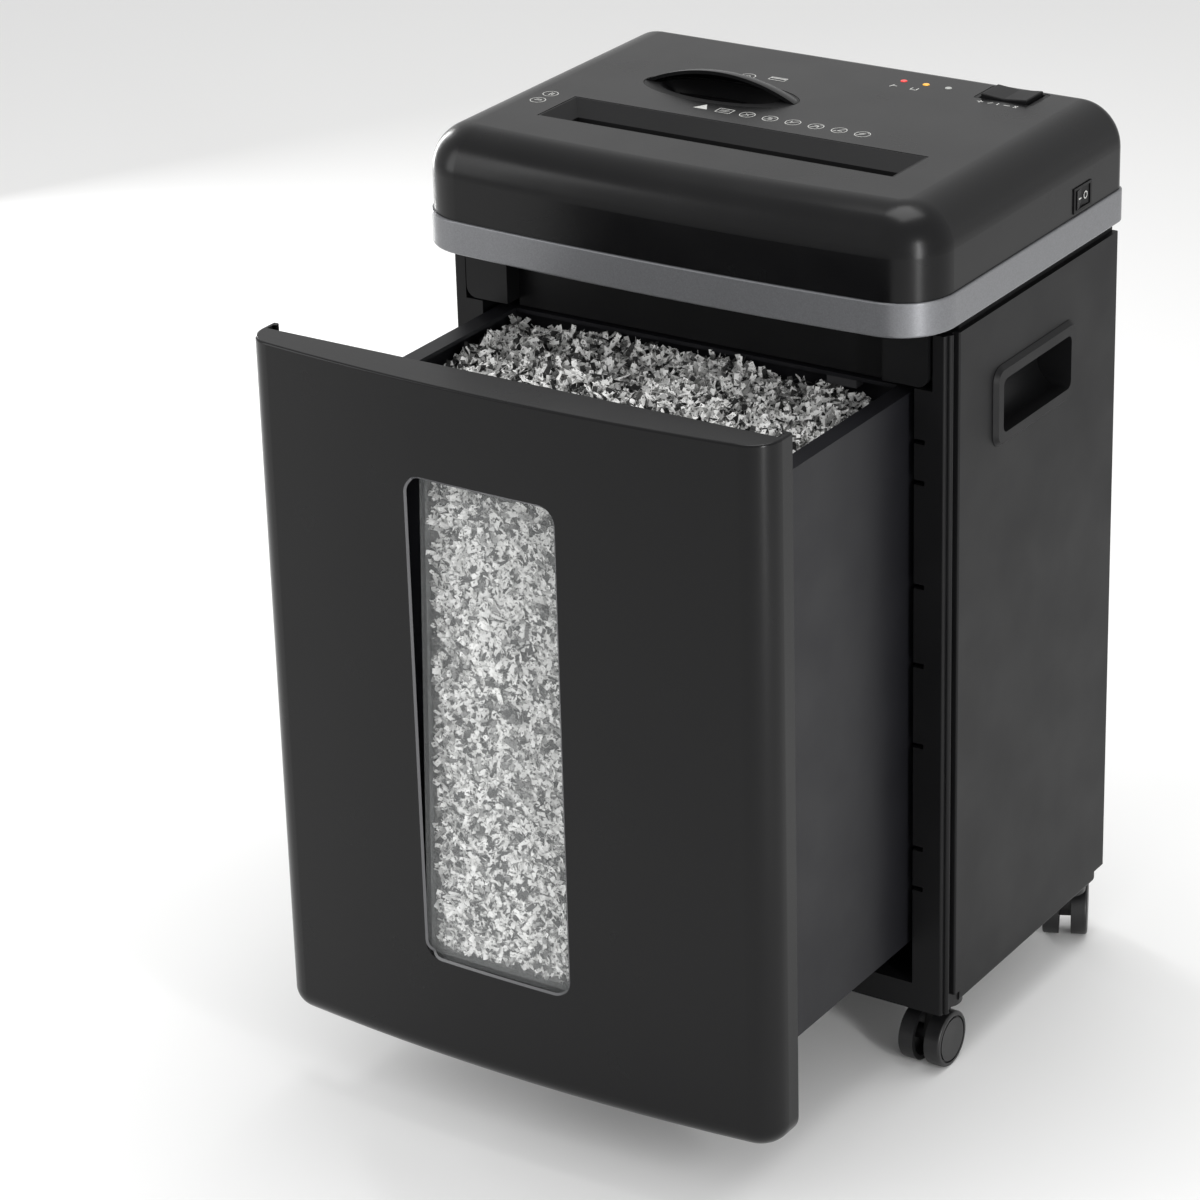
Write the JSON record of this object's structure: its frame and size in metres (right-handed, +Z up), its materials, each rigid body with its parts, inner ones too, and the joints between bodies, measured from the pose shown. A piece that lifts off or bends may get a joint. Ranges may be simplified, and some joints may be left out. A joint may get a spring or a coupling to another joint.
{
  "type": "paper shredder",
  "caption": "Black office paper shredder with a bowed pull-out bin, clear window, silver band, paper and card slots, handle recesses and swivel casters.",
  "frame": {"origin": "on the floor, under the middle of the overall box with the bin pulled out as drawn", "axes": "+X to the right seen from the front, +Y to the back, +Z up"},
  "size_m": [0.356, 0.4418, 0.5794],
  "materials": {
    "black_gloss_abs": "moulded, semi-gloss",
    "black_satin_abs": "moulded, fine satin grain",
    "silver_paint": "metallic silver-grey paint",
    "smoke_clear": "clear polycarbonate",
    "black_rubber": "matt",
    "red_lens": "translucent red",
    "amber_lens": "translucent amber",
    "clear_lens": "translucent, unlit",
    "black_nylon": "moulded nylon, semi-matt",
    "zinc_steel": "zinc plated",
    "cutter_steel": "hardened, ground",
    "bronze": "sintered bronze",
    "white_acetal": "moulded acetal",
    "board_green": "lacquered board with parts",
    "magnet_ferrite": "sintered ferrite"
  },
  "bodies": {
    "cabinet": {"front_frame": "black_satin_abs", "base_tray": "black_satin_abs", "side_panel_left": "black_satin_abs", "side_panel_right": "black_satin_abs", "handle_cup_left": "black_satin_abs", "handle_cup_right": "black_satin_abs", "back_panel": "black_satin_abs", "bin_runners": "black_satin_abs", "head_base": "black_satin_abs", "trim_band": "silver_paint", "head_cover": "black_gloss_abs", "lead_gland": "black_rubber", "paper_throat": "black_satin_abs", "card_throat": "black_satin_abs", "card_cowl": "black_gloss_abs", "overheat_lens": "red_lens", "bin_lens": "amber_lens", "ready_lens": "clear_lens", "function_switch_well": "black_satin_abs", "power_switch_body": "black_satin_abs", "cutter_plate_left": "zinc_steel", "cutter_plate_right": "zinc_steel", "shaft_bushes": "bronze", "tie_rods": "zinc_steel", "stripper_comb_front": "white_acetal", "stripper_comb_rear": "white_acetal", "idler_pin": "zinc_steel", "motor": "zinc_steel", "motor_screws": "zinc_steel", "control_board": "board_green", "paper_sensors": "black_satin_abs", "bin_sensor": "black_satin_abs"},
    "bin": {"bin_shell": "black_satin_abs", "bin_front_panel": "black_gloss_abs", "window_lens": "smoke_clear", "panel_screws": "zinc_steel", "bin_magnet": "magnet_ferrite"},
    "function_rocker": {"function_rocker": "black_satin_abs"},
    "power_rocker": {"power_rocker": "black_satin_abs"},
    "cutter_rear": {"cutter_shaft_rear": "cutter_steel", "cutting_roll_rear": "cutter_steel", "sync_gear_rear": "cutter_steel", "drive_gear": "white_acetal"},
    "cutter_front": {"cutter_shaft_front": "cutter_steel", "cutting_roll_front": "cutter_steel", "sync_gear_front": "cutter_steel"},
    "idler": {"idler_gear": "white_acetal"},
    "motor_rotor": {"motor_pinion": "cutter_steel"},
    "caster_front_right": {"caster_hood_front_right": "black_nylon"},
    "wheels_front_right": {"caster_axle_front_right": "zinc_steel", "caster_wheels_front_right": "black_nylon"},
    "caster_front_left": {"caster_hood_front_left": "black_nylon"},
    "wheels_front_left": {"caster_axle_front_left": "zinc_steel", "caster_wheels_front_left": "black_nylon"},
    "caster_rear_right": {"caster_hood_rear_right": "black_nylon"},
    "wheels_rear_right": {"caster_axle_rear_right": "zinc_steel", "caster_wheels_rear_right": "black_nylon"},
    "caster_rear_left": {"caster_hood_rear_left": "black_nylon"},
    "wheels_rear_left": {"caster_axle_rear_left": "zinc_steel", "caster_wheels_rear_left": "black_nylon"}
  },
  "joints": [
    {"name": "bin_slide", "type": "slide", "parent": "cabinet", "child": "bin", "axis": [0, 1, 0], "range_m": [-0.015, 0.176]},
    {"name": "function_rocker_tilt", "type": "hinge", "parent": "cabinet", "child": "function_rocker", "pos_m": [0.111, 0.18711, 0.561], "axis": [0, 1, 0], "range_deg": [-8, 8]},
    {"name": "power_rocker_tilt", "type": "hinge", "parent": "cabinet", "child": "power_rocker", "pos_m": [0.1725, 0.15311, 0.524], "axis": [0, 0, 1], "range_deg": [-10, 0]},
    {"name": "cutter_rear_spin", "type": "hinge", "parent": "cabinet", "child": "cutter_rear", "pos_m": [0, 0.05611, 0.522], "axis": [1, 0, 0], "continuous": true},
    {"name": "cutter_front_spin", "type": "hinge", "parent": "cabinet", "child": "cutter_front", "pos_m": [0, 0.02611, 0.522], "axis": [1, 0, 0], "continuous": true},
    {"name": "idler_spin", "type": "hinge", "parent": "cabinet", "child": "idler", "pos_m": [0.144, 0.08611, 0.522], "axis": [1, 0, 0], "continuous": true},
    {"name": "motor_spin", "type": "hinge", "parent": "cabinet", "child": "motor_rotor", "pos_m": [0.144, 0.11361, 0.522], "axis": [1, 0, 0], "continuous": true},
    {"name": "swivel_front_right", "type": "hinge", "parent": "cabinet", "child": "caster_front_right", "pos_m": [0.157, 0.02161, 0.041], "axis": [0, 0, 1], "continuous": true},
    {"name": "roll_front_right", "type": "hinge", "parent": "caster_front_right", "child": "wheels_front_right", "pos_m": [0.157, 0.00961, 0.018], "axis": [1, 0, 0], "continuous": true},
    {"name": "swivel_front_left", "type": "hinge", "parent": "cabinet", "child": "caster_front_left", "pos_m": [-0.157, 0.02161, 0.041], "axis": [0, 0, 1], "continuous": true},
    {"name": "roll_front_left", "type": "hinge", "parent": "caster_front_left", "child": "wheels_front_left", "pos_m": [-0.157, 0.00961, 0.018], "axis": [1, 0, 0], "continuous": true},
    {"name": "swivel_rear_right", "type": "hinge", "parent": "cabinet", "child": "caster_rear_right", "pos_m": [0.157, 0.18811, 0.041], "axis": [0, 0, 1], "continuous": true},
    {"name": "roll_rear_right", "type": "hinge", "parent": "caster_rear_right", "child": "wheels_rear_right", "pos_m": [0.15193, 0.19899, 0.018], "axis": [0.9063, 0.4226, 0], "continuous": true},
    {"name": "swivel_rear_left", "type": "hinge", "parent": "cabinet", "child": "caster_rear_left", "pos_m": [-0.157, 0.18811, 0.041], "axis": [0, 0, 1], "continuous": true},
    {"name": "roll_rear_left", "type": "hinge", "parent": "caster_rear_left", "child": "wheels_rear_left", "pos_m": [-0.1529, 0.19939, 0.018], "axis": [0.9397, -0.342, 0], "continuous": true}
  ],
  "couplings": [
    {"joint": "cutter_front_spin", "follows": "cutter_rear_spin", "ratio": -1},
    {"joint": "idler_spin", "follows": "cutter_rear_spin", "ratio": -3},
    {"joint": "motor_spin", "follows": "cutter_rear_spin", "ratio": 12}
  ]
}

[What is needed]:
The whole listing above needs to be written out again exactly.

[Response]:
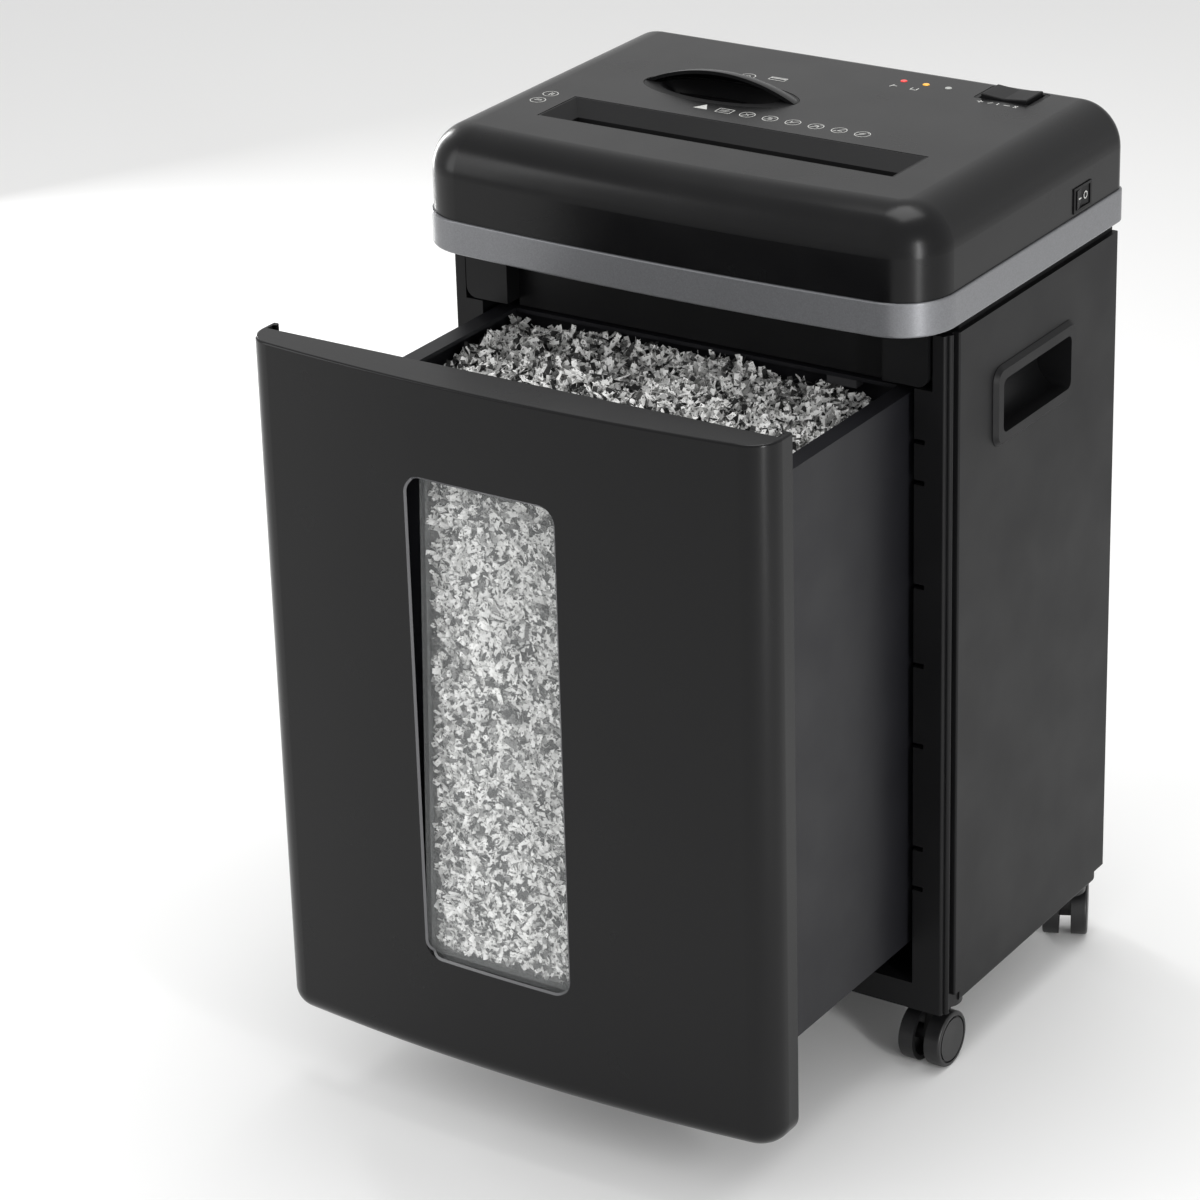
Write the JSON record of this object's structure: its frame and size in metres (right-handed, +Z up), its materials, each rigid body with its parts, inner ones too, and the joints between bodies, measured from the pose shown. A piece that lifts off or bends may get a joint. Ranges may be simplified, and some joints may be left out. A joint may get a spring or a coupling to another joint.
{
  "type": "paper shredder",
  "caption": "Black office paper shredder with a bowed pull-out bin, clear window, silver band, paper and card slots, handle recesses and swivel casters.",
  "frame": {"origin": "on the floor, under the middle of the overall box with the bin pulled out as drawn", "axes": "+X to the right seen from the front, +Y to the back, +Z up"},
  "size_m": [0.356, 0.4418, 0.5794],
  "materials": {
    "black_gloss_abs": "moulded, semi-gloss",
    "black_satin_abs": "moulded, fine satin grain",
    "silver_paint": "metallic silver-grey paint",
    "smoke_clear": "clear polycarbonate",
    "black_rubber": "matt",
    "red_lens": "translucent red",
    "amber_lens": "translucent amber",
    "clear_lens": "translucent, unlit",
    "black_nylon": "moulded nylon, semi-matt",
    "zinc_steel": "zinc plated",
    "cutter_steel": "hardened, ground",
    "bronze": "sintered bronze",
    "white_acetal": "moulded acetal",
    "board_green": "lacquered board with parts",
    "magnet_ferrite": "sintered ferrite"
  },
  "bodies": {
    "cabinet": {"front_frame": "black_satin_abs", "base_tray": "black_satin_abs", "side_panel_left": "black_satin_abs", "side_panel_right": "black_satin_abs", "handle_cup_left": "black_satin_abs", "handle_cup_right": "black_satin_abs", "back_panel": "black_satin_abs", "bin_runners": "black_satin_abs", "head_base": "black_satin_abs", "trim_band": "silver_paint", "head_cover": "black_gloss_abs", "lead_gland": "black_rubber", "paper_throat": "black_satin_abs", "card_throat": "black_satin_abs", "card_cowl": "black_gloss_abs", "overheat_lens": "red_lens", "bin_lens": "amber_lens", "ready_lens": "clear_lens", "function_switch_well": "black_satin_abs", "power_switch_body": "black_satin_abs", "cutter_plate_left": "zinc_steel", "cutter_plate_right": "zinc_steel", "shaft_bushes": "bronze", "tie_rods": "zinc_steel", "stripper_comb_front": "white_acetal", "stripper_comb_rear": "white_acetal", "idler_pin": "zinc_steel", "motor": "zinc_steel", "motor_screws": "zinc_steel", "control_board": "board_green", "paper_sensors": "black_satin_abs", "bin_sensor": "black_satin_abs"},
    "bin": {"bin_shell": "black_satin_abs", "bin_front_panel": "black_gloss_abs", "window_lens": "smoke_clear", "panel_screws": "zinc_steel", "bin_magnet": "magnet_ferrite"},
    "function_rocker": {"function_rocker": "black_satin_abs"},
    "power_rocker": {"power_rocker": "black_satin_abs"},
    "cutter_rear": {"cutter_shaft_rear": "cutter_steel", "cutting_roll_rear": "cutter_steel", "sync_gear_rear": "cutter_steel", "drive_gear": "white_acetal"},
    "cutter_front": {"cutter_shaft_front": "cutter_steel", "cutting_roll_front": "cutter_steel", "sync_gear_front": "cutter_steel"},
    "idler": {"idler_gear": "white_acetal"},
    "motor_rotor": {"motor_pinion": "cutter_steel"},
    "caster_front_right": {"caster_hood_front_right": "black_nylon"},
    "wheels_front_right": {"caster_axle_front_right": "zinc_steel", "caster_wheels_front_right": "black_nylon"},
    "caster_front_left": {"caster_hood_front_left": "black_nylon"},
    "wheels_front_left": {"caster_axle_front_left": "zinc_steel", "caster_wheels_front_left": "black_nylon"},
    "caster_rear_right": {"caster_hood_rear_right": "black_nylon"},
    "wheels_rear_right": {"caster_axle_rear_right": "zinc_steel", "caster_wheels_rear_right": "black_nylon"},
    "caster_rear_left": {"caster_hood_rear_left": "black_nylon"},
    "wheels_rear_left": {"caster_axle_rear_left": "zinc_steel", "caster_wheels_rear_left": "black_nylon"}
  },
  "joints": [
    {"name": "bin_slide", "type": "slide", "parent": "cabinet", "child": "bin", "axis": [0, 1, 0], "range_m": [-0.015, 0.176]},
    {"name": "function_rocker_tilt", "type": "hinge", "parent": "cabinet", "child": "function_rocker", "pos_m": [0.111, 0.18711, 0.561], "axis": [0, 1, 0], "range_deg": [-8, 8]},
    {"name": "power_rocker_tilt", "type": "hinge", "parent": "cabinet", "child": "power_rocker", "pos_m": [0.1725, 0.15311, 0.524], "axis": [0, 0, 1], "range_deg": [-10, 0]},
    {"name": "cutter_rear_spin", "type": "hinge", "parent": "cabinet", "child": "cutter_rear", "pos_m": [0, 0.05611, 0.522], "axis": [1, 0, 0], "continuous": true},
    {"name": "cutter_front_spin", "type": "hinge", "parent": "cabinet", "child": "cutter_front", "pos_m": [0, 0.02611, 0.522], "axis": [1, 0, 0], "continuous": true},
    {"name": "idler_spin", "type": "hinge", "parent": "cabinet", "child": "idler", "pos_m": [0.144, 0.08611, 0.522], "axis": [1, 0, 0], "continuous": true},
    {"name": "motor_spin", "type": "hinge", "parent": "cabinet", "child": "motor_rotor", "pos_m": [0.144, 0.11361, 0.522], "axis": [1, 0, 0], "continuous": true},
    {"name": "swivel_front_right", "type": "hinge", "parent": "cabinet", "child": "caster_front_right", "pos_m": [0.157, 0.02161, 0.041], "axis": [0, 0, 1], "continuous": true},
    {"name": "roll_front_right", "type": "hinge", "parent": "caster_front_right", "child": "wheels_front_right", "pos_m": [0.157, 0.00961, 0.018], "axis": [1, 0, 0], "continuous": true},
    {"name": "swivel_front_left", "type": "hinge", "parent": "cabinet", "child": "caster_front_left", "pos_m": [-0.157, 0.02161, 0.041], "axis": [0, 0, 1], "continuous": true},
    {"name": "roll_front_left", "type": "hinge", "parent": "caster_front_left", "child": "wheels_front_left", "pos_m": [-0.157, 0.00961, 0.018], "axis": [1, 0, 0], "continuous": true},
    {"name": "swivel_rear_right", "type": "hinge", "parent": "cabinet", "child": "caster_rear_right", "pos_m": [0.157, 0.18811, 0.041], "axis": [0, 0, 1], "continuous": true},
    {"name": "roll_rear_right", "type": "hinge", "parent": "caster_rear_right", "child": "wheels_rear_right", "pos_m": [0.15193, 0.19899, 0.018], "axis": [0.9063, 0.4226, 0], "continuous": true},
    {"name": "swivel_rear_left", "type": "hinge", "parent": "cabinet", "child": "caster_rear_left", "pos_m": [-0.157, 0.18811, 0.041], "axis": [0, 0, 1], "continuous": true},
    {"name": "roll_rear_left", "type": "hinge", "parent": "caster_rear_left", "child": "wheels_rear_left", "pos_m": [-0.1529, 0.19939, 0.018], "axis": [0.9397, -0.342, 0], "continuous": true}
  ],
  "couplings": [
    {"joint": "cutter_front_spin", "follows": "cutter_rear_spin", "ratio": -1},
    {"joint": "idler_spin", "follows": "cutter_rear_spin", "ratio": -3},
    {"joint": "motor_spin", "follows": "cutter_rear_spin", "ratio": 12}
  ]
}